I understand that boosting Africa’s digital infrastructure is one of your priorities at Smart Africa – could you tell me more about this and how it can be improved?
It’s so important because today, if you step back and take a look at how African countries are connected to the internet, the countries facing the ocean – the Atlantic ocean, Indian ocean – they have a submarine cable serving those countries.
But there’s little interconnection between landlocked countries and the countries facing the sea [which are connected to the internet via underwater cable]. Once you have the infrastructures installed between countries, that means Rwanda is connected to Tanzania, is connected to Uganda, Uganda is connected to Kenya – if the country is interconnected with its neighboring country, then you don’t have to access the submarine cable for internet access.
That will push the burden onto the provider of the submarine cable internet to lower the cost.
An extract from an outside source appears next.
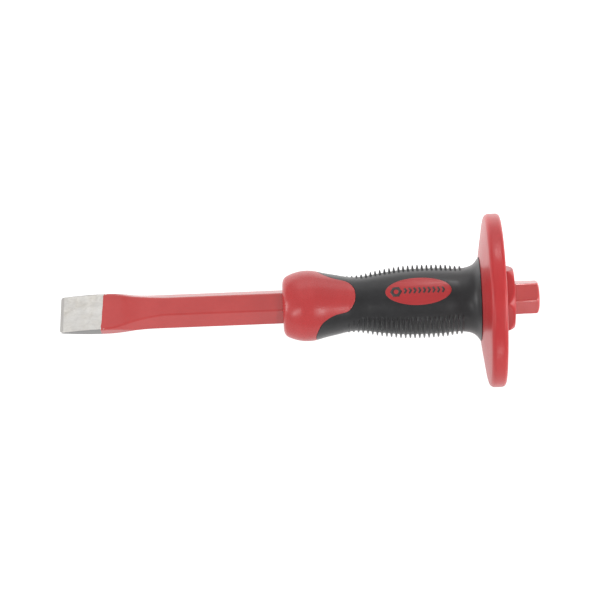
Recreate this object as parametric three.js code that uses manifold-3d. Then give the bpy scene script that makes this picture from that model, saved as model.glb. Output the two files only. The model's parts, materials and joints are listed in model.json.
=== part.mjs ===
// A cold chisel with a guarded grip, in millimetres.
//
// The tool is drawn along +X: cutting edge at x = 0, struck face at x = LENGTH, wide faces of the blade and
// the two badges facing +Z and -Z. Angles round the tool run from +Z towards +Y. At the end the tool is laid
// down as it rests on a bench, on its cutting edge and the rim of its guard, with the origin at the bottom
// centre of its bounding box.

import * as THREE from "three";
import { mergeVertices } from "three/addons/utils/BufferGeometryUtils.js";
import Module from "manifold-3d";

const wasm = await Module();
wasm.setup();

// ---- Driving dimensions ----------------------------------------------------------------------------------

const GAP = 0.3; // clearance between neighbouring pieces

// Bar
const LENGTH = 249.2;
const FLATS = 16; // hexagon, across flats
const CORNER_CUT = 0.7; // where a hexagon corner's rounding starts, along the flat
const BLADE_WIDTH = 19.3;
const BLADE_EDGE_CUT = 0.35; // broken edge of the blade
const EDGE_THICKNESS = 0.24;
const TIP_ROUNDING = 1.2; // rounded corners of the cutting edge, seen from above
const BEVEL_LENGTH = 1.5;
const BEVEL_THICKNESS = 1.7;
const WEDGE_END = 54.5; // the wedge reaches the full hexagon here
const WIDE_FACE = [19, 55]; // the wide face narrows to a hexagon flat between these
const SIDE_FACE = [24, 38]; // the side face narrows to a hexagon corner between these
const BLADE_SHOULDER = [27, 52]; // the outline narrows to the hexagon between these
const STRUCK_RADIUS = 5.5; // flat middle of the struck face
const HEAD_PROFILE = [ // [x, radius] of the turned end of the head
  [LENGTH - 2, 9.4],
  [LENGTH - 1.3, 8.5],
  [LENGTH - 0.6, 7.5],
  [LENGTH - 0.2, 6.6],
  [LENGTH, STRUCK_RADIUS],
];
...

And that will also attract investors to come to Africa, who say, “Oh the country that’s interconnected, that’s where I will establish myself as a Google data center or a Facebook data center, or even a private data center.” As long as we don’t have that infrastructure, it will be very hard to attract investors to come.
Mobile money transfer services like M-Pesa are hailed as a success story for African digitalization. There are however still many people who can’t access mobile money due to poor mobile network coverage in rural areas. What can be done to widen access to mobile money?
It cannot be done without infrastructure. M-Pesa has come far: after 10 years of M-Pesa, more than 50 percent of the GDP of Kenya goes through M-Pesa. That is an amazing example.
In Côte d’Ivoire, we have US $30 million in transactions a day through mobile money. So the unique thing about Africa is the success of mobile money. But we need to build on that, we need to consolidate that access, but it can only go together with the build-up of infrastructure.
For M-Pesa, I know that for financial inclusion to get better, it has to go together with the coverage of cell phone communication. And for this, governments should do their part by creating agencies of universal services to be able to reach the areas where the traditional telecom company will not go.
There’s a lot of hype around the theory that Africa can “leapfrog” forward in terms of economic development by harnessing technology – but not everyone is convinced. What do you say to critics?
We in Africa, at least in part, we believe that ICT (information and communication technology) is transferable. The development of mobile communication and mobile money has become an asset for African countries that we have to consolidate to be able to propel our development.
Today in Africa, I can do online banking like I’m in Europe or in America, but I pay my bills using my mobile phone. I transfer money to my sibling or to my parents through mobile money. Here in Africa, very few people have a bank account. If I go to a grocery store, I pay my grocery store with M-Pesa, with mobile money.
So the fundamental question becomes: what does development really mean? You put the person at the center of interest – that’s why a platform like Smart Africa is so important, because we are so engaged in a collaborative way to harmonize the rules and laws and reform between our member states.
Because if every single country is able to come up to this level of development of mobile money, and we now develop a platform among those countries, it means I can be in Ghana and actually subscribe to a service in Gabon – both countries are a member of Smart Africa – which means it leads us to eID (electronic identification), digital identification.
So if the operators are able to build this in every single country, if you’re able to consolidate that into a single database, it means cross-country services in terms of E-commerce and so on will be much easier.
Can you tell me more about Smart Africa’s plans to create a single digital market?
We have a resolved decision to transform the Smart Africa space, which is 24 countries, into a single market by establishing in the first place what we call OAN – One Africa Network. What does that really mean? To be able to build the single digital market, first of all…that means the roaming charges have to be contained.
The first thing we’re doing to put in place the OAN is we are harmonizing regulations among those countries, and we are setting a threshold on those interconnection fees, in order for a citizen to travel from one country to the other country without the burden of the roaming charges. Without this interconnectivity in Africa, it will be very hard to come to a single digital market.
What do you think will be the future of digitalization in Africa?
We are off to a good start but we do have a lot of work ahead of us. One of the challenges we would be facing is harmonization of regulations between countries. For the digitalization of Africa to go forward, it has to connect and interconnect countries.
We have to innovate in the way we do it because we are not thinking any more in the conventional way. We know that robotics are coming in, artificial intelligence is coming in. Some people might think that digitalization will bring a lot of unemployment, but it creates also a lot more jobs than we actually think.
But in order to do that, unless we are connected, and unless we innovate in the way we do things, we aren’t going to be able to transform Africa. So connect, innovate in order to transform.